**Aim:** Below are records to be output exactly, every one of them.
········
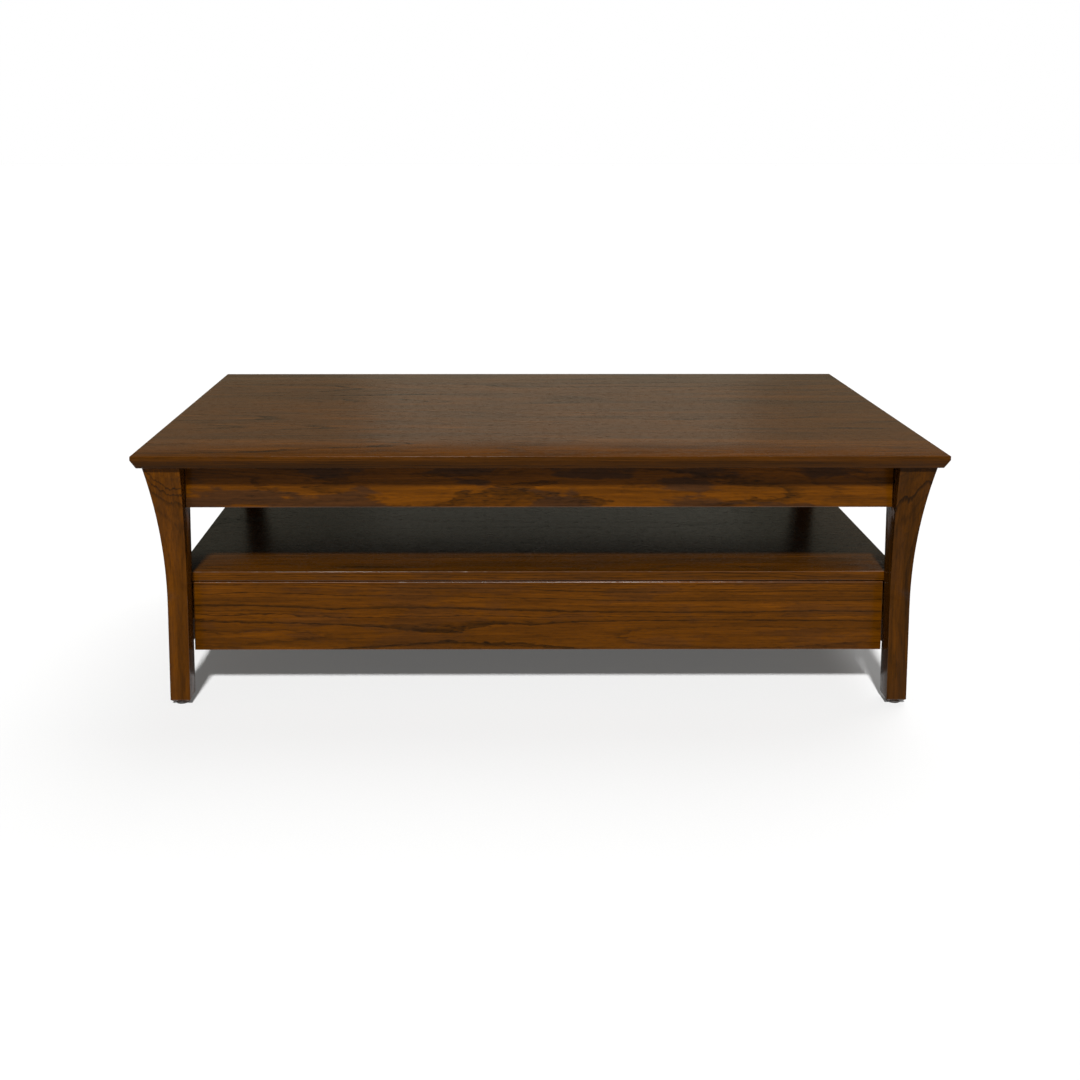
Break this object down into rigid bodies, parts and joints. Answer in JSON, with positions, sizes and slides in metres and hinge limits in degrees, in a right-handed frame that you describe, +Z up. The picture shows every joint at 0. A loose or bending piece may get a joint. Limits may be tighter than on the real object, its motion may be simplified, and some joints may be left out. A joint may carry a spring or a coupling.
{
  "type": "lift top coffee table",
  "caption": "Rectangular dark oak coffee table with flared legs, an open shelf, a flush drawer below it and a top that lifts and comes forward on a four-bar linkage.",
  "frame": {"origin": "on the floor under the middle of the closed table", "axes": "+X along the table to the right as seen from the front, +Y to the back, +Z up; the drawer and the lifted top come towards -Y"},
  "size_m": [1.27, 0.66, 0.422],
  "materials": {
    "stained_oak": "dark stained oak with open grain, satin lacquer",
    "block_wood": "plain sawn hardwood, unfinished",
    "drawer_wood": "birch, thin clear lacquer",
    "compartment_panel": "stained plywood, matt lacquer",
    "black_steel": "black powder coat on folded steel",
    "zinc_steel": "bright zinc plate on rolled steel",
    "pin_steel": "zinc plated steel rivets and pins",
    "spring_steel": "oiled spring steel wire",
    "glide_plastic": "moulded nylon glide",
    "bush_plastic": "moulded nylon bush",
    "bumper_rubber": "soft self-adhesive rubber dot"
  },
  "bodies": {
    "table_frame": {"leg_front_left": "stained_oak", "leg_front_right": "stained_oak", "leg_back_left": "stained_oak", "leg_back_right": "stained_oak", "foot_glide_front_left": "glide_plastic", "foot_glide_front_right": "glide_plastic", "foot_glide_back_left": "glide_plastic", "foot_glide_back_right": "glide_plastic", "lid_bumper_front_left": "bumper_rubber", "lid_bumper_front_right": "bumper_rubber", "lid_bumper_back_left": "bumper_rubber", "lid_bumper_back_right": "bumper_rubber", "apron_front": "stained_oak", "apron_back": "stained_oak", "apron_left": "stained_oak", "apron_right": "stained_oak", "corner_block_front_left": "block_wood", "corner_block_front_right": "block_wood", "corner_block_back_left": "block_wood", "corner_block_back_right": "block_wood", "compartment_floor": "compartment_panel", "shelf": "stained_oak", "case_back": "stained_oak", "case_side_left": "stained_oak", "case_side_right": "stained_oak", "slide_packer_left": "drawer_wood", "slide_packer_right": "drawer_wood", "slide_outer_left": "zinc_steel", "slide_outer_right": "zinc_steel", "base_channel_left": "black_steel", "base_channel_right": "black_steel", "pivot_bush_left": "bush_plastic", "pivot_bush_right": "bush_plastic", "lift_spring_left": "spring_steel", "lift_spring_right": "spring_steel", "arm_stop_left": "pin_steel", "arm_stop_right": "pin_steel", "rear_pivot_pin_left": "pin_steel", "rear_pivot_pin_right": "pin_steel"},
    "drawer": {"drawer_front": "stained_oak", "drawer_side_left": "drawer_wood", "drawer_side_right": "drawer_wood", "drawer_back": "drawer_wood", "drawer_bottom": "compartment_panel", "slide_inner_left": "zinc_steel", "slide_inner_right": "zinc_steel"},
    "left_slide_middle": {"slide_middle_left": "zinc_steel"},
    "right_slide_middle": {"slide_middle_right": "zinc_steel"},
    "front_arms": {"cross_tube": "black_steel", "front_arm_left": "black_steel", "front_arm_right": "black_steel"},
    "left_rear_arm": {"rear_arm_left": "black_steel"},
    "right_rear_arm": {"rear_arm_right": "black_steel"},
    "lid": {"top_panel": "stained_oak", "top_channel_left": "black_steel", "top_channel_right": "black_steel", "front_top_pin_left": "pin_steel", "front_top_pin_right": "pin_steel", "rear_top_pin_left": "pin_steel", "rear_top_pin_right": "pin_steel"}
  },
  "joints": [
    {"name": "lift", "type": "hinge", "parent": "table_frame", "child": "front_arms", "pos_m": [0, -0.1905, 0.356], "axis": [1, 0, 0], "range_deg": [0, 122], "deforming": ["lift_spring_left", "lift_spring_right"]},
    {"name": "top_level", "type": "hinge", "parent": "front_arms", "child": "lid", "pos_m": [0, 0.0576, 0.387], "axis": [1, 0, 0], "range_deg": [-122, 0]},
    {"name": "left_rear_arm_turn", "type": "hinge", "parent": "table_frame", "child": "left_rear_arm", "pos_m": [-0.5612, -0.1205, 0.356], "axis": [1, 0, 0], "range_deg": [0, 122]},
    {"name": "right_rear_arm_turn", "type": "hinge", "parent": "table_frame", "child": "right_rear_arm", "pos_m": [0.5612, -0.1205, 0.356], "axis": [1, 0, 0], "range_deg": [0, 122]},
    {"name": "drawer_slide", "type": "slide", "parent": "table_frame", "child": "drawer", "axis": [0, -1, 0], "range_m": [0, 0.4]},
    {"name": "left_slide_middle_travel", "type": "slide", "parent": "table_frame", "child": "left_slide_middle", "axis": [0, -1, 0], "range_m": [0, 0.2]},
    {"name": "right_slide_middle_travel", "type": "slide", "parent": "table_frame", "child": "right_slide_middle", "axis": [0, -1, 0], "range_m": [0, 0.2]}
  ],
  "couplings": [
    {"joint": "top_level", "follows": "lift", "ratio": -1},
    {"joint": "left_rear_arm_turn", "follows": "lift", "ratio": 1},
    {"joint": "right_rear_arm_turn", "follows": "lift", "ratio": 1},
    {"joint": "left_slide_middle_travel", "follows": "drawer_slide", "ratio": 0.5},
    {"joint": "right_slide_middle_travel", "follows": "drawer_slide", "ratio": 0.5}
  ]
}
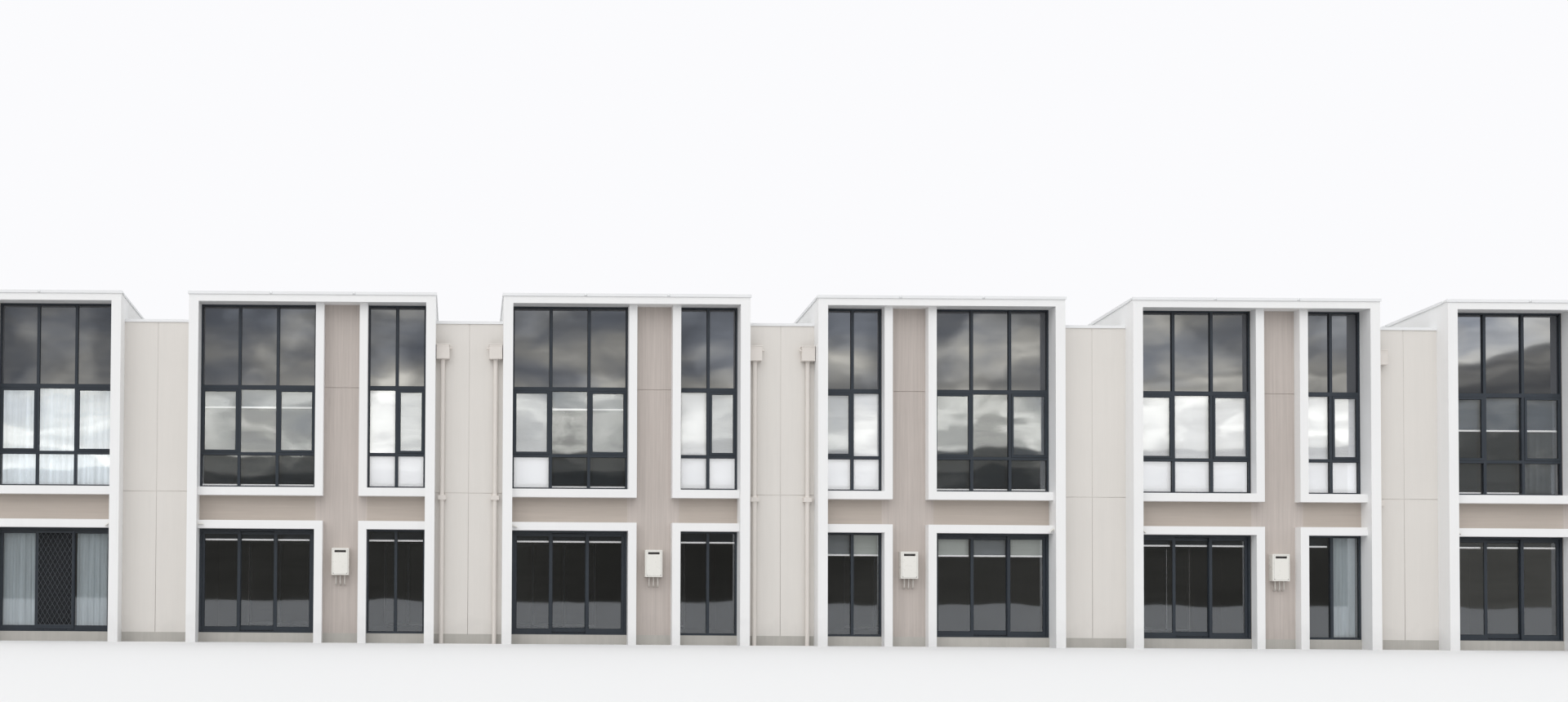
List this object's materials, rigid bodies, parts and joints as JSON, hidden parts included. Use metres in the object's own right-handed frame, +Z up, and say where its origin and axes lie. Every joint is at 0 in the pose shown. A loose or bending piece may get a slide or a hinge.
········
**Written solution:**
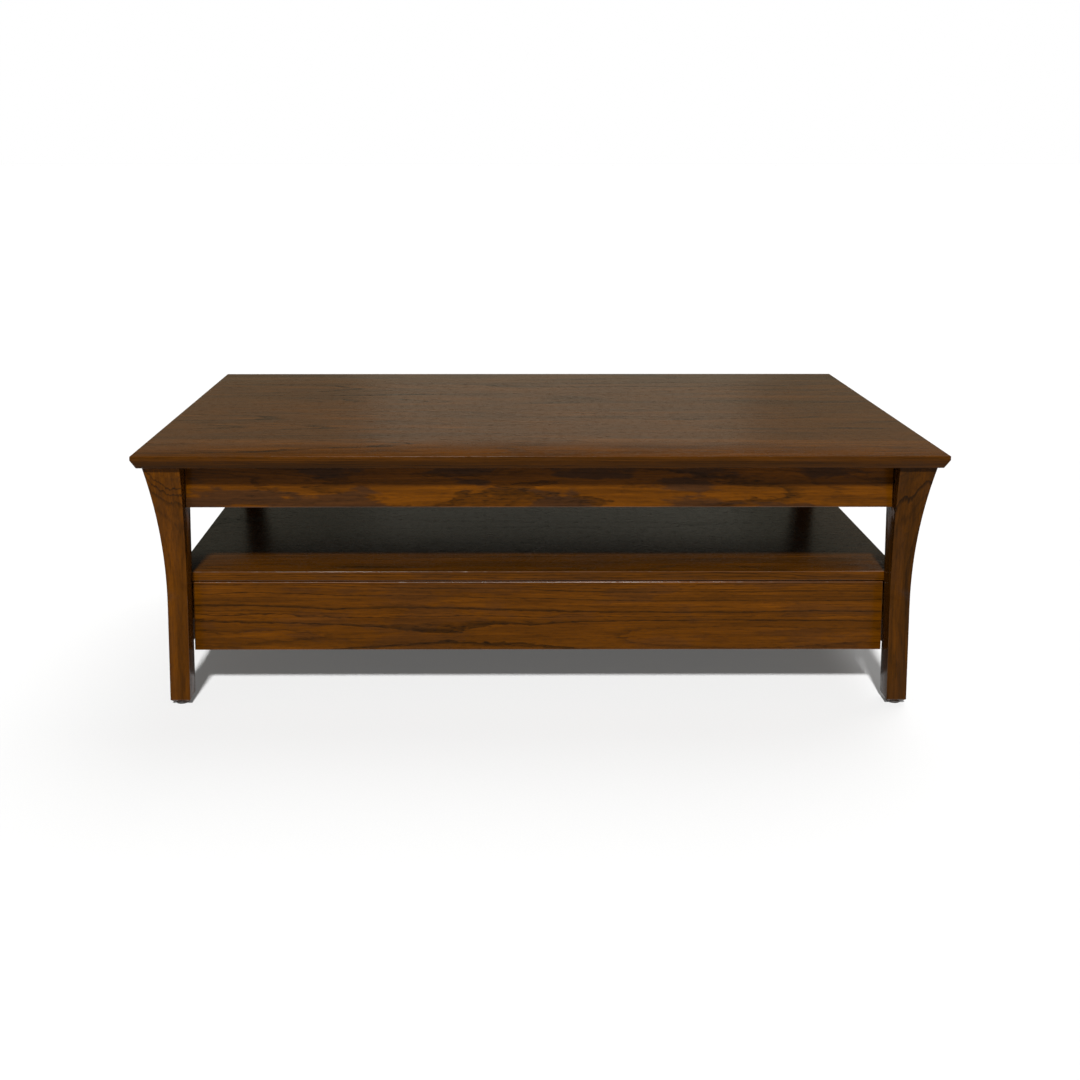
Break this object down into rigid bodies, parts and joints. Answer in JSON, with positions, sizes and slides in metres and hinge limits in degrees, in a right-handed frame that you describe, +Z up. The picture shows every joint at 0. A loose or bending piece may get a joint. Limits may be tighter than on the real object, its motion may be simplified, and some joints may be left out. A joint may carry a spring or a coupling.
{
  "type": "lift top coffee table",
  "caption": "Rectangular dark oak coffee table with flared legs, an open shelf, a flush drawer below it and a top that lifts and comes forward on a four-bar linkage.",
  "frame": {"origin": "on the floor under the middle of the closed table", "axes": "+X along the table to the right as seen from the front, +Y to the back, +Z up; the drawer and the lifted top come towards -Y"},
  "size_m": [1.27, 0.66, 0.422],
  "materials": {
    "stained_oak": "dark stained oak with open grain, satin lacquer",
    "block_wood": "plain sawn hardwood, unfinished",
    "drawer_wood": "birch, thin clear lacquer",
    "compartment_panel": "stained plywood, matt lacquer",
    "black_steel": "black powder coat on folded steel",
    "zinc_steel": "bright zinc plate on rolled steel",
    "pin_steel": "zinc plated steel rivets and pins",
    "spring_steel": "oiled spring steel wire",
    "glide_plastic": "moulded nylon glide",
    "bush_plastic": "moulded nylon bush",
    "bumper_rubber": "soft self-adhesive rubber dot"
  },
  "bodies": {
    "table_frame": {"leg_front_left": "stained_oak", "leg_front_right": "stained_oak", "leg_back_left": "stained_oak", "leg_back_right": "stained_oak", "foot_glide_front_left": "glide_plastic", "foot_glide_front_right": "glide_plastic", "foot_glide_back_left": "glide_plastic", "foot_glide_back_right": "glide_plastic", "lid_bumper_front_left": "bumper_rubber", "lid_bumper_front_right": "bumper_rubber", "lid_bumper_back_left": "bumper_rubber", "lid_bumper_back_right": "bumper_rubber", "apron_front": "stained_oak", "apron_back": "stained_oak", "apron_left": "stained_oak", "apron_right": "stained_oak", "corner_block_front_left": "block_wood", "corner_block_front_right": "block_wood", "corner_block_back_left": "block_wood", "corner_block_back_right": "block_wood", "compartment_floor": "compartment_panel", "shelf": "stained_oak", "case_back": "stained_oak", "case_side_left": "stained_oak", "case_side_right": "stained_oak", "slide_packer_left": "drawer_wood", "slide_packer_right": "drawer_wood", "slide_outer_left": "zinc_steel", "slide_outer_right": "zinc_steel", "base_channel_left": "black_steel", "base_channel_right": "black_steel", "pivot_bush_left": "bush_plastic", "pivot_bush_right": "bush_plastic", "lift_spring_left": "spring_steel", "lift_spring_right": "spring_steel", "arm_stop_left": "pin_steel", "arm_stop_right": "pin_steel", "rear_pivot_pin_left": "pin_steel", "rear_pivot_pin_right": "pin_steel"},
    "drawer": {"drawer_front": "stained_oak", "drawer_side_left": "drawer_wood", "drawer_side_right": "drawer_wood", "drawer_back": "drawer_wood", "drawer_bottom": "compartment_panel", "slide_inner_left": "zinc_steel", "slide_inner_right": "zinc_steel"},
    "left_slide_middle": {"slide_middle_left": "zinc_steel"},
    "right_slide_middle": {"slide_middle_right": "zinc_steel"},
    "front_arms": {"cross_tube": "black_steel", "front_arm_left": "black_steel", "front_arm_right": "black_steel"},
    "left_rear_arm": {"rear_arm_left": "black_steel"},
    "right_rear_arm": {"rear_arm_right": "black_steel"},
    "lid": {"top_panel": "stained_oak", "top_channel_left": "black_steel", "top_channel_right": "black_steel", "front_top_pin_left": "pin_steel", "front_top_pin_right": "pin_steel", "rear_top_pin_left": "pin_steel", "rear_top_pin_right": "pin_steel"}
  },
  "joints": [
    {"name": "lift", "type": "hinge", "parent": "table_frame", "child": "front_arms", "pos_m": [0, -0.1905, 0.356], "axis": [1, 0, 0], "range_deg": [0, 122], "deforming": ["lift_spring_left", "lift_spring_right"]},
    {"name": "top_level", "type": "hinge", "parent": "front_arms", "child": "lid", "pos_m": [0, 0.0576, 0.387], "axis": [1, 0, 0], "range_deg": [-122, 0]},
    {"name": "left_rear_arm_turn", "type": "hinge", "parent": "table_frame", "child": "left_rear_arm", "pos_m": [-0.5612, -0.1205, 0.356], "axis": [1, 0, 0], "range_deg": [0, 122]},
    {"name": "right_rear_arm_turn", "type": "hinge", "parent": "table_frame", "child": "right_rear_arm", "pos_m": [0.5612, -0.1205, 0.356], "axis": [1, 0, 0], "range_deg": [0, 122]},
    {"name": "drawer_slide", "type": "slide", "parent": "table_frame", "child": "drawer", "axis": [0, -1, 0], "range_m": [0, 0.4]},
    {"name": "left_slide_middle_travel", "type": "slide", "parent": "table_frame", "child": "left_slide_middle", "axis": [0, -1, 0], "range_m": [0, 0.2]},
    {"name": "right_slide_middle_travel", "type": "slide", "parent": "table_frame", "child": "right_slide_middle", "axis": [0, -1, 0], "range_m": [0, 0.2]}
  ],
  "couplings": [
    {"joint": "top_level", "follows": "lift", "ratio": -1},
    {"joint": "left_rear_arm_turn", "follows": "lift", "ratio": 1},
    {"joint": "right_rear_arm_turn", "follows": "lift", "ratio": 1},
    {"joint": "left_slide_middle_travel", "follows": "drawer_slide", "ratio": 0.5},
    {"joint": "right_slide_middle_travel", "follows": "drawer_slide", "ratio": 0.5}
  ]
}
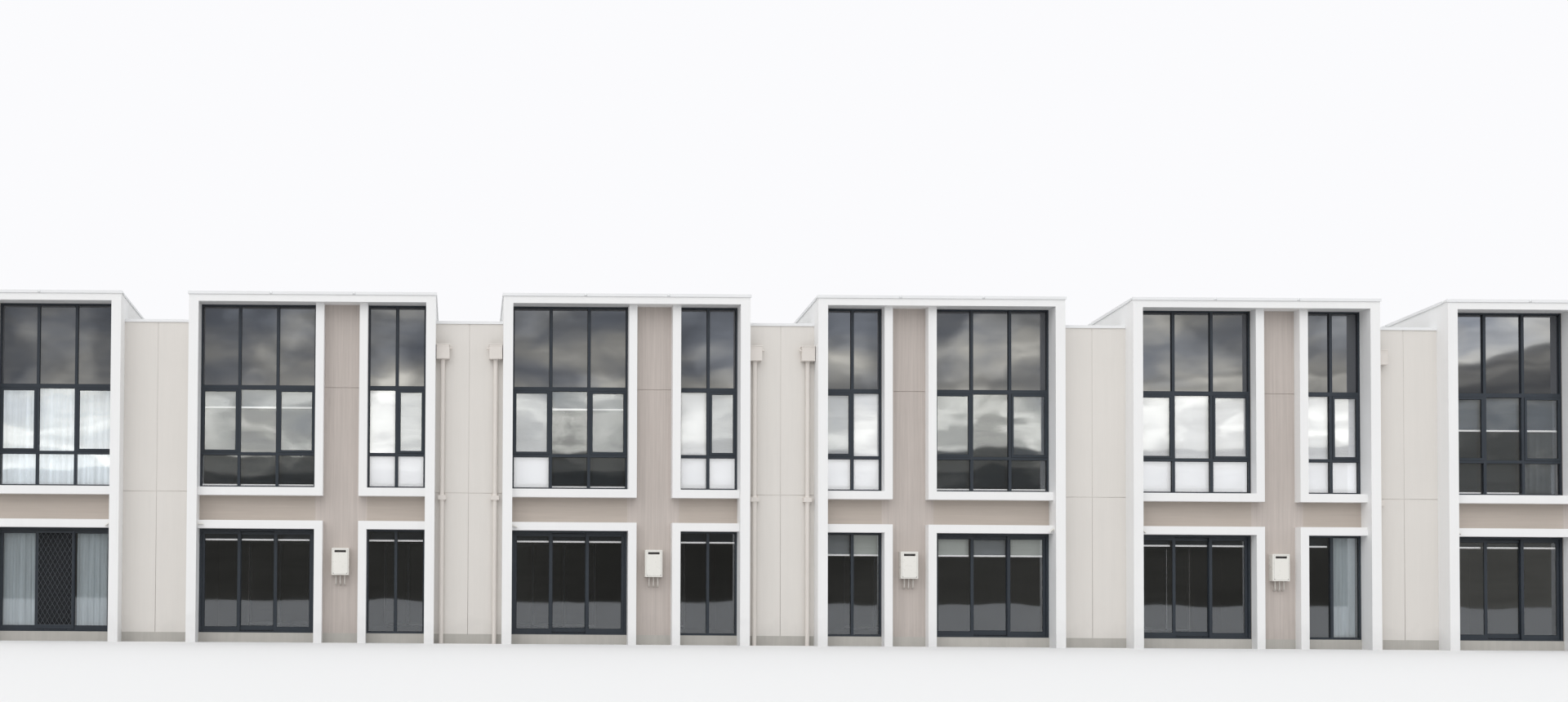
List this object's materials, rigid bodies, parts and joints as JSON, hidden parts included. Use metres in the object's own right-handed frame, +Z up, and say where its origin and axes lie. Every joint is at 0 in the pose shown. A loose or bending piece may get a slide or a hinge.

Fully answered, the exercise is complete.